Supplied information:

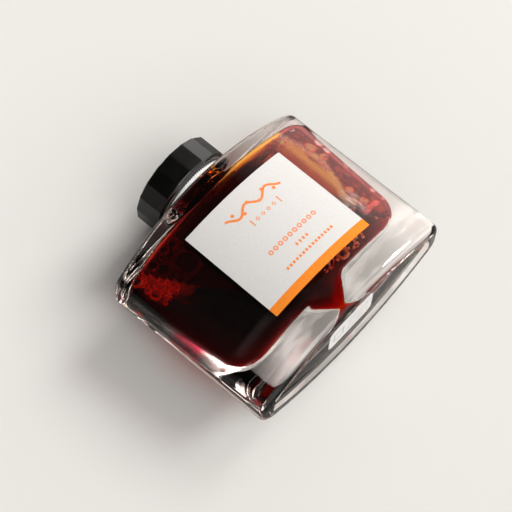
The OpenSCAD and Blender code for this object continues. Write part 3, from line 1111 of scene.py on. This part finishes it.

* * *

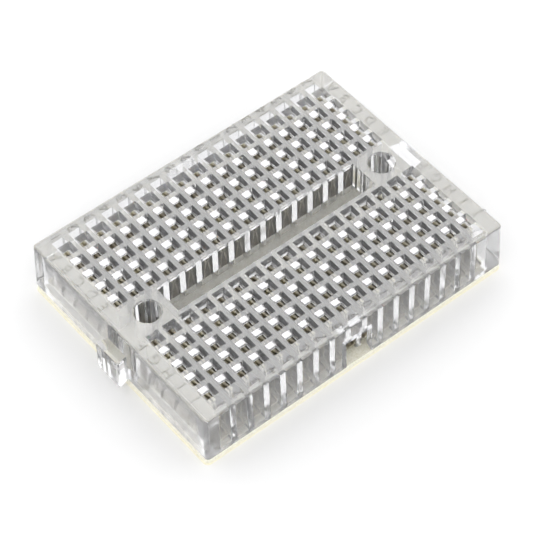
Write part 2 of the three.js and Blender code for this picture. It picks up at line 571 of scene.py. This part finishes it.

==

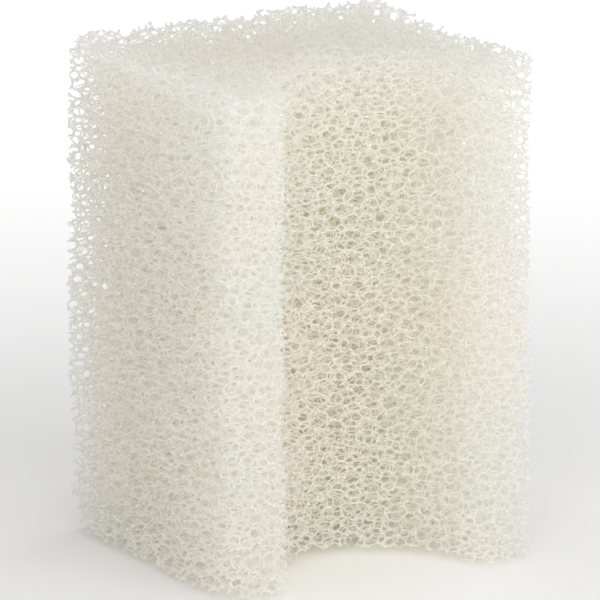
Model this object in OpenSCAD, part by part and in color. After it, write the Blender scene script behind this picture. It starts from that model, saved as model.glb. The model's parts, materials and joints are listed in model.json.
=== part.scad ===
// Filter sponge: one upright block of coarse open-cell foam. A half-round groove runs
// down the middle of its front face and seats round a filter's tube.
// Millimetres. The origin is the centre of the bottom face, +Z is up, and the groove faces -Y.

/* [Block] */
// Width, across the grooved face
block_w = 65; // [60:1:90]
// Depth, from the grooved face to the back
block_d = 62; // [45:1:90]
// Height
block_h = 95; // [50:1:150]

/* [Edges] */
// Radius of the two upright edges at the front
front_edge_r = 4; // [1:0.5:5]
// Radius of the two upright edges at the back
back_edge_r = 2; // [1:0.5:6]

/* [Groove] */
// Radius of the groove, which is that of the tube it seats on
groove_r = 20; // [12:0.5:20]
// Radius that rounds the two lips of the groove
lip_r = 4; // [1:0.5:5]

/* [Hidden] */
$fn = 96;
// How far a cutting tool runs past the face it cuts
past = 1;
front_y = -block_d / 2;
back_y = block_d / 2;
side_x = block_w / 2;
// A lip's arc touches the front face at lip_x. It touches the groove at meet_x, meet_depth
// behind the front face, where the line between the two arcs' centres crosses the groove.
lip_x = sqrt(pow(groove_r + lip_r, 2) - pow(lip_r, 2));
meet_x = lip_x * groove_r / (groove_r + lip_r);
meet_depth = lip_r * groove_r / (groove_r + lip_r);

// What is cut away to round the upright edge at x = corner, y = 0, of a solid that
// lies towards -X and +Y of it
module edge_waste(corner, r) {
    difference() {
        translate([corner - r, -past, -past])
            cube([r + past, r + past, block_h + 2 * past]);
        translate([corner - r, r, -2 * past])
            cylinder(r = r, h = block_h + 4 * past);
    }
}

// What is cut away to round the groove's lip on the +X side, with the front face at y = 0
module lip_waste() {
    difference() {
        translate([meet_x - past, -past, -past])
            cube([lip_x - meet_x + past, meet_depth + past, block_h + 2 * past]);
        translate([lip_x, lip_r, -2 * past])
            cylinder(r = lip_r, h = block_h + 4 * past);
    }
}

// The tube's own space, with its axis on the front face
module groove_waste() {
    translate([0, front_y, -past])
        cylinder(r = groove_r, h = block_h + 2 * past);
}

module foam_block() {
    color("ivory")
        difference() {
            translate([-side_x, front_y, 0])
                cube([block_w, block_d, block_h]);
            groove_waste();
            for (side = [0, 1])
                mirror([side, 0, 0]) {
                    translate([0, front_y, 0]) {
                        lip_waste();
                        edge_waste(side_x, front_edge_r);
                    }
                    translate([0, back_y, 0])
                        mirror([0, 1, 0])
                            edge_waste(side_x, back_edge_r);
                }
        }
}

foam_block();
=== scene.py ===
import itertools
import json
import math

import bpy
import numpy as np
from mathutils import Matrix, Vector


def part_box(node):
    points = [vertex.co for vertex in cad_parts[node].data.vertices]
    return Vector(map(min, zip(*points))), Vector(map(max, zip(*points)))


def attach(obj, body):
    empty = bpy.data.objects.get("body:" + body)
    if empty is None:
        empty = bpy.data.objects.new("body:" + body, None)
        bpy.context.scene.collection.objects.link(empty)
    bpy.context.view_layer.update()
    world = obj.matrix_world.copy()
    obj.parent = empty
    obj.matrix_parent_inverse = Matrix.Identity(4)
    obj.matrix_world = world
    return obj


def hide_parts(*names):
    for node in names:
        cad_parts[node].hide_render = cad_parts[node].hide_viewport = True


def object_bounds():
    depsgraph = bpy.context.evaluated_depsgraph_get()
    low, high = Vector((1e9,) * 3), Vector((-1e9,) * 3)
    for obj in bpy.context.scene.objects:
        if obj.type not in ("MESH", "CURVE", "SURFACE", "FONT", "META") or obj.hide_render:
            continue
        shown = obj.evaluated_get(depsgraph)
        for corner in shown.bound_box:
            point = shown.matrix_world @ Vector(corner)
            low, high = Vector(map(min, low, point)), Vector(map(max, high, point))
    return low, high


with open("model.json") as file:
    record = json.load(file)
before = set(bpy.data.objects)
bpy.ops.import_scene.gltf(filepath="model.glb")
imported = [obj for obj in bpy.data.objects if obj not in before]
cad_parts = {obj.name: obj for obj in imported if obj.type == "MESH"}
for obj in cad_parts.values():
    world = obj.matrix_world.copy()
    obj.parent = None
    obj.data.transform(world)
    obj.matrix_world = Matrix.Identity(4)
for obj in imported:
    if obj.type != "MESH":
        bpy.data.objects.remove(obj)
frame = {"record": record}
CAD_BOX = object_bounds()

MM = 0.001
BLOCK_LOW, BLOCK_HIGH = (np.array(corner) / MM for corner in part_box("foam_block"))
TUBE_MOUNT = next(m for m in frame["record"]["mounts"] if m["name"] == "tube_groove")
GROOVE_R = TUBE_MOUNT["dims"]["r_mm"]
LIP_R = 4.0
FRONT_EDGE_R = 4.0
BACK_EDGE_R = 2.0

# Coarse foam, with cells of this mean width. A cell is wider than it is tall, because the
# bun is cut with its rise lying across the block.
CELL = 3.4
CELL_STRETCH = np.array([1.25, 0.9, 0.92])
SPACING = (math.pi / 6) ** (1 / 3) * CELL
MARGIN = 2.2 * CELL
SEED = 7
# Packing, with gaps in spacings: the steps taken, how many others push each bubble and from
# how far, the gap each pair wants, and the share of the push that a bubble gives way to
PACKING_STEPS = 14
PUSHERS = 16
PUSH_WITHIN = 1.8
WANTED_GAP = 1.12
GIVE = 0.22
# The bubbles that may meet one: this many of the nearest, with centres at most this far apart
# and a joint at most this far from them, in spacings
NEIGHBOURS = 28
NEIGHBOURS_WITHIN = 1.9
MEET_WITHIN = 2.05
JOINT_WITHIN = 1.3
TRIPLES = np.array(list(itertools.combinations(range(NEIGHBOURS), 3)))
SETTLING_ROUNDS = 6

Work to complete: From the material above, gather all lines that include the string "shown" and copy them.

Expected answer:
        shown = obj.evaluated_get(depsgraph)
        for corner in shown.bound_box:
            point = shown.matrix_world @ Vector(corner)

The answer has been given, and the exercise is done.